= Israel Standard Time =

Identifier for a time offset from UTC of +02:00

Israel Standard Time (IST; שעון ישראל) is the standard time zone in Israel. It is two hours ahead of UTC (UTC+02:00).

|  | Offset | Zone(s) |
|  | UTC+2 | Eastern European Time; Israel Standard Time; Palestine Standard Time; |
| UTC+3 | Eastern European Summer Time; Israel Summer Time; Palestine Summer Time; |
|  | UTC+3 | Arabia Standard Time; Turkey Time; |
|  | UTC+3:30 | Iran Standard Time |
|  | UTC+4 | Gulf Standard Time |

==Overview==
===History===
At the beginning of the British Mandate, the time zone of the mandate area (present-day Israel and Jordan), was set to Cairo's time zone, which is two hours ahead of Greenwich Mean Time. The unique "Israel Standard Time" came into effect with the founding of the State of Israel in 1948, which gave Israel the authority in determining its own time, specifically to enact daylight saving time. In 1992, the Knesset replaced the British Mandate era Time Ordinance with the Law Determining the Time. This gave authority for setting the exact time with National Physical Laboratory in the Ministry of Economy. The Laboratory of Frequency and Time in the NPL maintains atomic clocks which officially set Israeli time.

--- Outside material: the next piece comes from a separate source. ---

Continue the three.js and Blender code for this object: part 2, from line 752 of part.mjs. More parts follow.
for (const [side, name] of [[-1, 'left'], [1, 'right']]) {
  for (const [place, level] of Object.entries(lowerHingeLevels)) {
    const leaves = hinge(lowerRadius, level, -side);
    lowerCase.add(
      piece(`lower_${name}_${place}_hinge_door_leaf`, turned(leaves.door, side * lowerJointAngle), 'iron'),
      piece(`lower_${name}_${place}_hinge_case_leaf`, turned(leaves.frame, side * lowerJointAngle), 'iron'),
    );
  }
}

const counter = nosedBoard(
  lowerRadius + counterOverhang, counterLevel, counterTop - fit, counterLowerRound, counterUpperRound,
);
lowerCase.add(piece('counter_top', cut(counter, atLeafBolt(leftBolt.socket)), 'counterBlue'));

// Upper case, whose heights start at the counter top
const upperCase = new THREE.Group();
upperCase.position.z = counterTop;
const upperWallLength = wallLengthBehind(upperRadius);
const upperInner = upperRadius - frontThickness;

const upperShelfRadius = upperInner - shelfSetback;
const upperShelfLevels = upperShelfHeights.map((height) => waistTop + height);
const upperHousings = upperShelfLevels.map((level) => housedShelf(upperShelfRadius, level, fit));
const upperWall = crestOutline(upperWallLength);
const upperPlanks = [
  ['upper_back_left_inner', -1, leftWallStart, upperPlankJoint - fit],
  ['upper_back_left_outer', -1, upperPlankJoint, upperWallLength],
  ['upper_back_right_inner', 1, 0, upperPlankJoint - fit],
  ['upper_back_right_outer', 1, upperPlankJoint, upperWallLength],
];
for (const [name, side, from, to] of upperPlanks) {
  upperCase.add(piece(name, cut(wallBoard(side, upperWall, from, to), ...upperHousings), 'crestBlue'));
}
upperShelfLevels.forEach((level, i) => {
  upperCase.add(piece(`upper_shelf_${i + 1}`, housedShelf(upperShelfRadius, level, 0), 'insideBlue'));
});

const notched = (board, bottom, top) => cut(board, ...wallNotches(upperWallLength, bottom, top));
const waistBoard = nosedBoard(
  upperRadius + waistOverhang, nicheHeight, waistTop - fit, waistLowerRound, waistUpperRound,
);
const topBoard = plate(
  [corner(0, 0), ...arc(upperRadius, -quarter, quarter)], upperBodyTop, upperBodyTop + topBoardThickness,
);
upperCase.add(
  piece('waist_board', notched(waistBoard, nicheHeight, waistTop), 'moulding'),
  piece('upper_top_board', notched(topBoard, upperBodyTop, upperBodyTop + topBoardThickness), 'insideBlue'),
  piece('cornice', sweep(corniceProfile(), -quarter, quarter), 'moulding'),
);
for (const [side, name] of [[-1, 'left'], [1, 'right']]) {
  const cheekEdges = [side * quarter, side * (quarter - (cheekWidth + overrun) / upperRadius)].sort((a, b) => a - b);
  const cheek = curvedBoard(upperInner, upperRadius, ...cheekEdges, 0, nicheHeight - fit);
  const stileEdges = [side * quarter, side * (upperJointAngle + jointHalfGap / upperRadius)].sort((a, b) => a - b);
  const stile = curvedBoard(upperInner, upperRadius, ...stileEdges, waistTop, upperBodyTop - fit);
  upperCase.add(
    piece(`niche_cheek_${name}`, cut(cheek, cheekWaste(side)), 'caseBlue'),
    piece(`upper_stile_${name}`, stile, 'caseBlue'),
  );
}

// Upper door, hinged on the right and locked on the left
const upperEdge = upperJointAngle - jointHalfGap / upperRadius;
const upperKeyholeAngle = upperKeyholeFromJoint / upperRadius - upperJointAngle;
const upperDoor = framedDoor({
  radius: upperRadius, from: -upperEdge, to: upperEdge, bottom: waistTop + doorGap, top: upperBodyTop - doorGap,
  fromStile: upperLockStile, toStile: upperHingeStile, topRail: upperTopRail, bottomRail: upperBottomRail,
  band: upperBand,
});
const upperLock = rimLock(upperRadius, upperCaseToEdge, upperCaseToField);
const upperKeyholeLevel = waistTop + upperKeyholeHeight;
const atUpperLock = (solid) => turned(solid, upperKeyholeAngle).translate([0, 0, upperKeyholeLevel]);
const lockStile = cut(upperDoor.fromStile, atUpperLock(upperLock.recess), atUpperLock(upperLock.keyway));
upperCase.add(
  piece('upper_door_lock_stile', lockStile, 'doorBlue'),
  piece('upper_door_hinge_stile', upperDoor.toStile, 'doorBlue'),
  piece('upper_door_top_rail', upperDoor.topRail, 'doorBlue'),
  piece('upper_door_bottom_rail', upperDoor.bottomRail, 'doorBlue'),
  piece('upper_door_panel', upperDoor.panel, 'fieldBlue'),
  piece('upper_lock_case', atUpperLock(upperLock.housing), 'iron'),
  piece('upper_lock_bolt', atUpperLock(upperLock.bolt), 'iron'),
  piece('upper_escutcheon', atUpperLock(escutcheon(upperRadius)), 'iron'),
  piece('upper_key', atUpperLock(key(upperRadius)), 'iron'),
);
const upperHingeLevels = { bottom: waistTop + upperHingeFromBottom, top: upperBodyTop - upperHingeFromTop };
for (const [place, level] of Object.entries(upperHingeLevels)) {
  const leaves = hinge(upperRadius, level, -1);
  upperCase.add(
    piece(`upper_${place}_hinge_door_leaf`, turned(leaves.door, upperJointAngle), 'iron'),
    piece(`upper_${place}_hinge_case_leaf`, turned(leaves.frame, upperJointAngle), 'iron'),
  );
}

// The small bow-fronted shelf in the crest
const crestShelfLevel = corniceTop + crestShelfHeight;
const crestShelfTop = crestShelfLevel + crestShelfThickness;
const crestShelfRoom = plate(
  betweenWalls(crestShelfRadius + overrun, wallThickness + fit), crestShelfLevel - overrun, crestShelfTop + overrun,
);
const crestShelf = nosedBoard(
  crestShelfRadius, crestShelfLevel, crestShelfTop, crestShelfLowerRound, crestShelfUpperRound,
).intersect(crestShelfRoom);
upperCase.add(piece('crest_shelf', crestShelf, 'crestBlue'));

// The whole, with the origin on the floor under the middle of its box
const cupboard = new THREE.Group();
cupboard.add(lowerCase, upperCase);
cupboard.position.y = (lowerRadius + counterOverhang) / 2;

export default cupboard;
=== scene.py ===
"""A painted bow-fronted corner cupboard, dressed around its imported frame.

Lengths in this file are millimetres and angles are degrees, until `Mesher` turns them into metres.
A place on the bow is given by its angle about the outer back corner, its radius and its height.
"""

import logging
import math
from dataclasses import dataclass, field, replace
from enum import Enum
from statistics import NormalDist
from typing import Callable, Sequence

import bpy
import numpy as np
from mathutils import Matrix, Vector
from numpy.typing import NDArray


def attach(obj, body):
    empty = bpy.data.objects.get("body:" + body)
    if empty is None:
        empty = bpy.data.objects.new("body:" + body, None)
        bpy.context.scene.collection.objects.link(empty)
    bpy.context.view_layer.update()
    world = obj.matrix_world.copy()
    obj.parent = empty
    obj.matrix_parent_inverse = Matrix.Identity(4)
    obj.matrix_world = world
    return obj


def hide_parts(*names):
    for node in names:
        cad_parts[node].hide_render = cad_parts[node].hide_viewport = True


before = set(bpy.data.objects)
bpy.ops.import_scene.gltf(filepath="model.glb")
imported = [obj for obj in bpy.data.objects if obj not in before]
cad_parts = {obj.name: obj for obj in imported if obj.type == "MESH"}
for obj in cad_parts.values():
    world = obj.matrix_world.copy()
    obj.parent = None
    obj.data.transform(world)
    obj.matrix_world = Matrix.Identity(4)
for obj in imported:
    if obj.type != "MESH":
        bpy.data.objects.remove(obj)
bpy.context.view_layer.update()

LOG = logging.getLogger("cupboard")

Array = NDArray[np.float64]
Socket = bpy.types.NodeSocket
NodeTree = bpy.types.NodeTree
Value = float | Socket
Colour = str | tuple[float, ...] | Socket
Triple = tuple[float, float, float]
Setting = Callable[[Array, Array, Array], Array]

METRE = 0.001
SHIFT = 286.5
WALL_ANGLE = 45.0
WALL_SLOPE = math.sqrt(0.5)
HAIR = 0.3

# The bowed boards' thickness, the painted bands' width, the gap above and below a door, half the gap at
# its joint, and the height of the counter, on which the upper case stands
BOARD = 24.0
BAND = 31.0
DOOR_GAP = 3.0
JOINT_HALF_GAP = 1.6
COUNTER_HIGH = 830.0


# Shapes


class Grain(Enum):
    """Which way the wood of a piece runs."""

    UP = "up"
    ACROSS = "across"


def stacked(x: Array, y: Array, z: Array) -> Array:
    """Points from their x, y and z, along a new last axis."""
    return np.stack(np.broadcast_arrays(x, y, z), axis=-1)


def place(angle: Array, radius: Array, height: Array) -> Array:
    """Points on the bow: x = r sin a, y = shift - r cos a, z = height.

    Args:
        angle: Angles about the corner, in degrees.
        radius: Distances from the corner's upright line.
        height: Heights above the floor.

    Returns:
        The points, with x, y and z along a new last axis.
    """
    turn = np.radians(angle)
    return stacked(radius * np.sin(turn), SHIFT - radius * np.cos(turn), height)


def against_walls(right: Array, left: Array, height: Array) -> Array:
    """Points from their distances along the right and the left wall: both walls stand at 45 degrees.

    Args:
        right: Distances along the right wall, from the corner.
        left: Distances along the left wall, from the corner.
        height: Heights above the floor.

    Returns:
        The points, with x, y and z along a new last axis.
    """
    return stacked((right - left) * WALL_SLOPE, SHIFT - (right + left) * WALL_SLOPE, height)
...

===Differences between other countries===
The offset from UTC is equivalent to Eastern European Time (UTC+02:00), during most of the year. Because Israel switches to summer time on a Friday, rather than a Sunday as most other countries do, the change of time in spring occurs two days before the switch to summer time in Europe. The switch on a Friday is due to having the Jewish Sabbath starting on a Friday evening through Saturday as the common rest day and weekend.

Prior to 2013, Israel Daylight Time ended earlier in autumn, and the time was identical to Central European Summer Time for between two and seven weeks during these months.

Israel also shares the UTC+02:00 time offset with Egypt, Lebanon, and Cyprus.

===Daylight saving time===

Israel observes daylight saving time, locally called Israel Summer Time (שעון קיץ She'on Kayits, sometimes abbreviated in English as IDT).

Since July 2013, IDT begins on the Friday before the last Sunday of March, and ends on the last Sunday of October.

== Issues ==
Due to the differing time policies between the Israeli government and the Palestinian Authority, time zones can change unexpectedly for residents as they travel. Israelis and Palestinians have reported sudden time changes that lead to scheduling errors and conflicts, as well as phones that change the time unexpectedly. In some cases, phones in the same area will show different times depending on whether the phone number is Israeli or Palestinian. Both authorities have at times changed the onset of daylight saving time or standard (winter) time at short notice, exacerbating the issue.

As mentioned above, there are also issues that arise from Israel's unusual Friday/Saturday weekend when changing to summer time. Israel changes its clocks on Thursday night/Friday morning, in time for the start of the weekend, while the Palestinian Authority changes its clocks on the Sunday night.